> [What you are asked to do]:
In the entries below, identify every line with the string "their" and copy it.

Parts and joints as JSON
·····

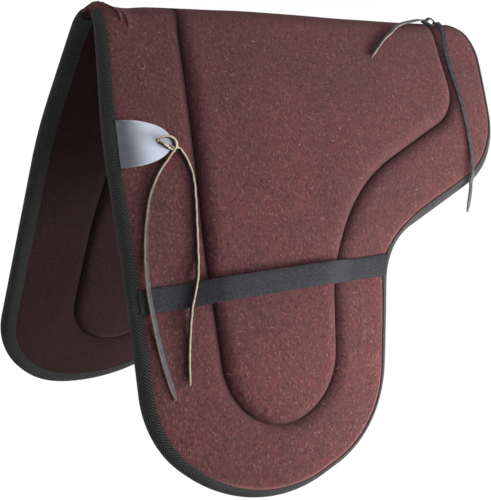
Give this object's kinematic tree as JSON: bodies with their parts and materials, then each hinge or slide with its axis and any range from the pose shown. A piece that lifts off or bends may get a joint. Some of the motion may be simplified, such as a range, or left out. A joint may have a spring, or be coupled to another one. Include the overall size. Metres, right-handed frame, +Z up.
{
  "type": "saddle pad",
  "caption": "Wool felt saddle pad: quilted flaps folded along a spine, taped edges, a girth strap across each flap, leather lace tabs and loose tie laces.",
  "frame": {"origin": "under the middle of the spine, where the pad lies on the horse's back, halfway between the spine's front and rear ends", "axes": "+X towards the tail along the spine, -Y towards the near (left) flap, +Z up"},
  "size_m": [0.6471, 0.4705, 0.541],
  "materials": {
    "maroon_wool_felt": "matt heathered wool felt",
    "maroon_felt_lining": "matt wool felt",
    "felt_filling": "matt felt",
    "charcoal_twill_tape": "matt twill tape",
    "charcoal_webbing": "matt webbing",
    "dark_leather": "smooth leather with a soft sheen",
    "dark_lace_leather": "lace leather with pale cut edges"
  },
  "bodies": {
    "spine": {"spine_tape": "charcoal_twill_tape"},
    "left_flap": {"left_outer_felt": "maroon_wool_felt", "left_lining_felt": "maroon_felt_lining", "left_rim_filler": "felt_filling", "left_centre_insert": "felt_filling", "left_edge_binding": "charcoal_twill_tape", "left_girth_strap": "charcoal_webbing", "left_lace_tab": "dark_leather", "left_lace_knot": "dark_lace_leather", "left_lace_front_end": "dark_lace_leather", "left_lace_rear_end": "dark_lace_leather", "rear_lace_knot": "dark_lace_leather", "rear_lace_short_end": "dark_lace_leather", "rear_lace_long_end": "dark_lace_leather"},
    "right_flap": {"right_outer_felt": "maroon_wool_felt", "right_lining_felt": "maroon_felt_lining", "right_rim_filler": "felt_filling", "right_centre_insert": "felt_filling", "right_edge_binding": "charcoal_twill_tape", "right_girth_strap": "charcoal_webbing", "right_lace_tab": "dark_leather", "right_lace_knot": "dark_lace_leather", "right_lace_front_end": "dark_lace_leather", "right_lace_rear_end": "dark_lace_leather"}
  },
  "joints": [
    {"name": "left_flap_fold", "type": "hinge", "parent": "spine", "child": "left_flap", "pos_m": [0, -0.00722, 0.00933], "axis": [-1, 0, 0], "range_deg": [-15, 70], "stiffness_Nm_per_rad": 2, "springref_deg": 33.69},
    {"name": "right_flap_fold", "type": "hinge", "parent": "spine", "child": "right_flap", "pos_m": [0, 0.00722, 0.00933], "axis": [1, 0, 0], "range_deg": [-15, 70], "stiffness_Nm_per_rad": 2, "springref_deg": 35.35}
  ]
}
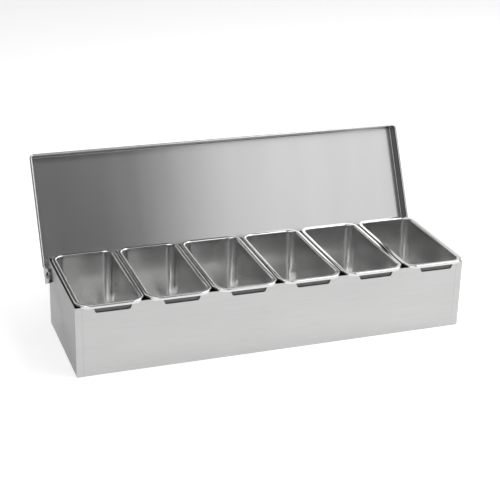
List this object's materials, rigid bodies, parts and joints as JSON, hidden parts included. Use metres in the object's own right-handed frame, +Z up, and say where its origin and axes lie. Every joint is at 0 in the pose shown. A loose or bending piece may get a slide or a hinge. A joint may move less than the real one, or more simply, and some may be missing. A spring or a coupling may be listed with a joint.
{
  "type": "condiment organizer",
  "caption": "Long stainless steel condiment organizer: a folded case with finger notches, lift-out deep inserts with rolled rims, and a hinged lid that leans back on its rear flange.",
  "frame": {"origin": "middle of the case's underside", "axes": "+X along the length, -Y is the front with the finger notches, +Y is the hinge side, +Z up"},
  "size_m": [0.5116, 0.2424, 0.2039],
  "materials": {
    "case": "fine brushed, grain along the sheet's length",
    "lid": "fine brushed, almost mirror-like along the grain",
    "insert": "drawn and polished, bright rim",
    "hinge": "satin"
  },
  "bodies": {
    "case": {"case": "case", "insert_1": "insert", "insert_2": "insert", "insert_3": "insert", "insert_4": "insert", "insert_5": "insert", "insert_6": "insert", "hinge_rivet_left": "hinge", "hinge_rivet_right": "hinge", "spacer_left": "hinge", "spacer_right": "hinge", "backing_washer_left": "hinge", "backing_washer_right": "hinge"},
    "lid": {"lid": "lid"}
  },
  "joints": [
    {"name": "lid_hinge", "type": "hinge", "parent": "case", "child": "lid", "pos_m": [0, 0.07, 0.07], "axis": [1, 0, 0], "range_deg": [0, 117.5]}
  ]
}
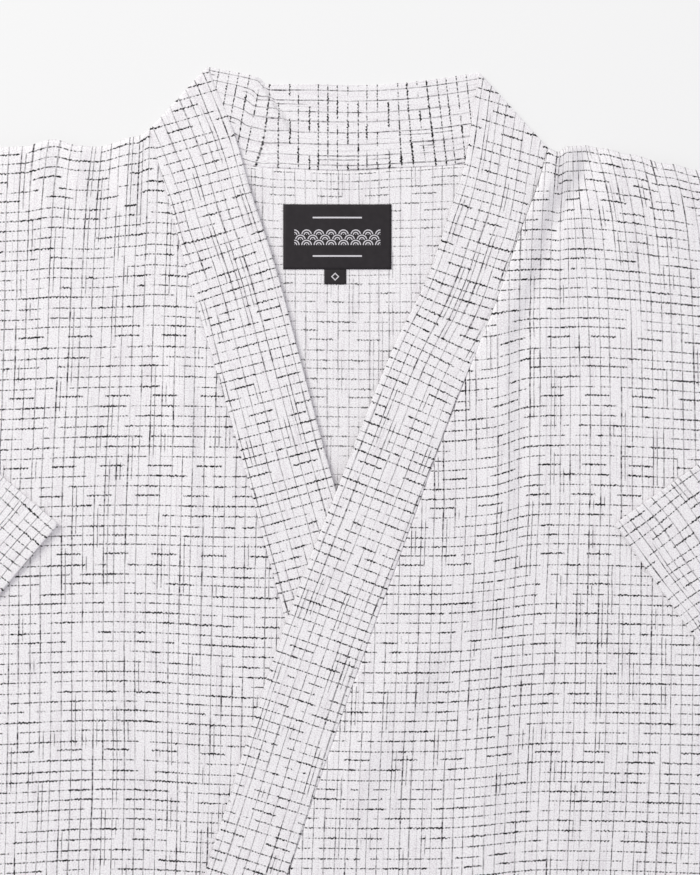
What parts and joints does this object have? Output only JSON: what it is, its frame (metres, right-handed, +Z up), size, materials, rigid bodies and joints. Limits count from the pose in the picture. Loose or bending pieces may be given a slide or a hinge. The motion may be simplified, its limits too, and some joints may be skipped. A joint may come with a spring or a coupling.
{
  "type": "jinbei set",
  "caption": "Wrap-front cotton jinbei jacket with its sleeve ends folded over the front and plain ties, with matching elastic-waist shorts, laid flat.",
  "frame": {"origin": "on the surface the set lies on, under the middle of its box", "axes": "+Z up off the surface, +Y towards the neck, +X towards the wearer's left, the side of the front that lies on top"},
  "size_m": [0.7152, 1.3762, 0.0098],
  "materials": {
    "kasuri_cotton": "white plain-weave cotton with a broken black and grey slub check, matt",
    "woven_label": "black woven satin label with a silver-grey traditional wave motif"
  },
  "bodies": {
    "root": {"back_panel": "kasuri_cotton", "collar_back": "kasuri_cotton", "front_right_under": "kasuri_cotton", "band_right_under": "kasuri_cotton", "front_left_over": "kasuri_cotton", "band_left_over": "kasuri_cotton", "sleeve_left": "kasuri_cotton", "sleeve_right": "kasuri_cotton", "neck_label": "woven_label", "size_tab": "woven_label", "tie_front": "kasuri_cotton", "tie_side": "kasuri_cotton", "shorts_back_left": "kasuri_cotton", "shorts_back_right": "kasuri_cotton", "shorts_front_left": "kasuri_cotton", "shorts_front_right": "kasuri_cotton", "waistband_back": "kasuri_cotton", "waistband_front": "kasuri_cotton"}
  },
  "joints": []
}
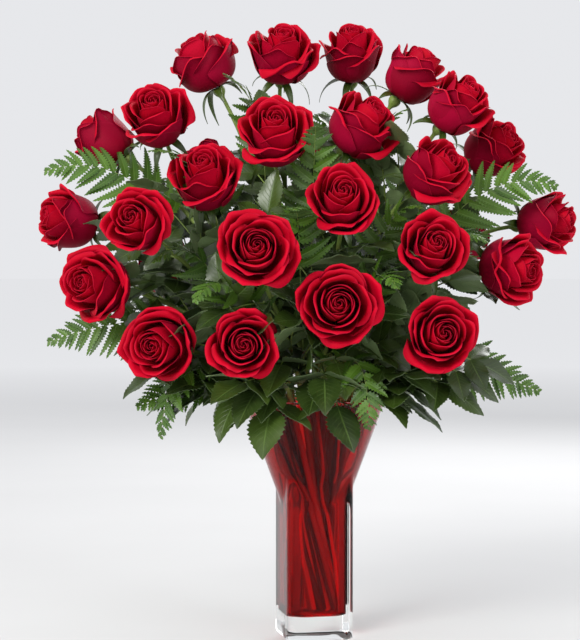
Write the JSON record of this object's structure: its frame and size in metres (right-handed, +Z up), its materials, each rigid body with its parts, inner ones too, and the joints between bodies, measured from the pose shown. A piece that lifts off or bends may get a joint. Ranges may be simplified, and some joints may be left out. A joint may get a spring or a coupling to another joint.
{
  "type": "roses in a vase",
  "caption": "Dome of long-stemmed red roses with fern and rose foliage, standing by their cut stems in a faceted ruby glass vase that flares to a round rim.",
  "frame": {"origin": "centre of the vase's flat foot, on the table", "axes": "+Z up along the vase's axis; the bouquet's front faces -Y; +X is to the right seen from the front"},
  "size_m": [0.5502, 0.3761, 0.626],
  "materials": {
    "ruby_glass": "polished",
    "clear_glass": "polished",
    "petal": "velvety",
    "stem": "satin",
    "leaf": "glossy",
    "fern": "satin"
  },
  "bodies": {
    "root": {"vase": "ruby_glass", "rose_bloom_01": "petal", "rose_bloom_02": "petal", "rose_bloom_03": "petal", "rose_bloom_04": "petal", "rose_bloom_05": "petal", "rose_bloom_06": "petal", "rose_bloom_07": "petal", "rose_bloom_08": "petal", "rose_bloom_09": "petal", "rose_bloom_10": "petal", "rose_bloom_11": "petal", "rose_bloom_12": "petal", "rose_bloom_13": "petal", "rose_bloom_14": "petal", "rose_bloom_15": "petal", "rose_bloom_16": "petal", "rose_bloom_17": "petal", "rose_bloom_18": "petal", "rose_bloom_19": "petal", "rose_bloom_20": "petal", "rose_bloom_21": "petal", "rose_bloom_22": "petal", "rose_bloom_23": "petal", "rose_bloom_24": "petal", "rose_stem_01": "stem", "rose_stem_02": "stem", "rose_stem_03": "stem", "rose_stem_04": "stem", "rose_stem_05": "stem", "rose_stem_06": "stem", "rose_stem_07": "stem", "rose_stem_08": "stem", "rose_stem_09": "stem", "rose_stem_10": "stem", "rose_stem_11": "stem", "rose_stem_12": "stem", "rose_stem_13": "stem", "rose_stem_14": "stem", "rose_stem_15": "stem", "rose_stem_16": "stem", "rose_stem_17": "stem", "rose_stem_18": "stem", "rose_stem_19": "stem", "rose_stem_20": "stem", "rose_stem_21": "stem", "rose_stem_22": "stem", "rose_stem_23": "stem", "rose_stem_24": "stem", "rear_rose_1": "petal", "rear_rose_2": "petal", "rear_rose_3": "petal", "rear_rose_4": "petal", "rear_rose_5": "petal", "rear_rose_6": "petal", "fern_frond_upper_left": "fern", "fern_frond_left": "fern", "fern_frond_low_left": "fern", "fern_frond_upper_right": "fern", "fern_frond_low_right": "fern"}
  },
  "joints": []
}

·····

> [Exercise output]:
Give this object's kinematic tree as JSON: bodies with their parts and materials, then each hinge or slide with its axis and any range from the pose shown. A piece that lifts off or bends may get a joint. Some of the motion may be simplified, such as a range, or left out. A joint may have a spring, or be coupled to another one. Include the overall size. Metres, right-handed frame, +Z up.
  "caption": "Dome of long-stemmed red roses with fern and rose foliage, standing by their cut stems in a faceted ruby glass vase that flares to a round rim.",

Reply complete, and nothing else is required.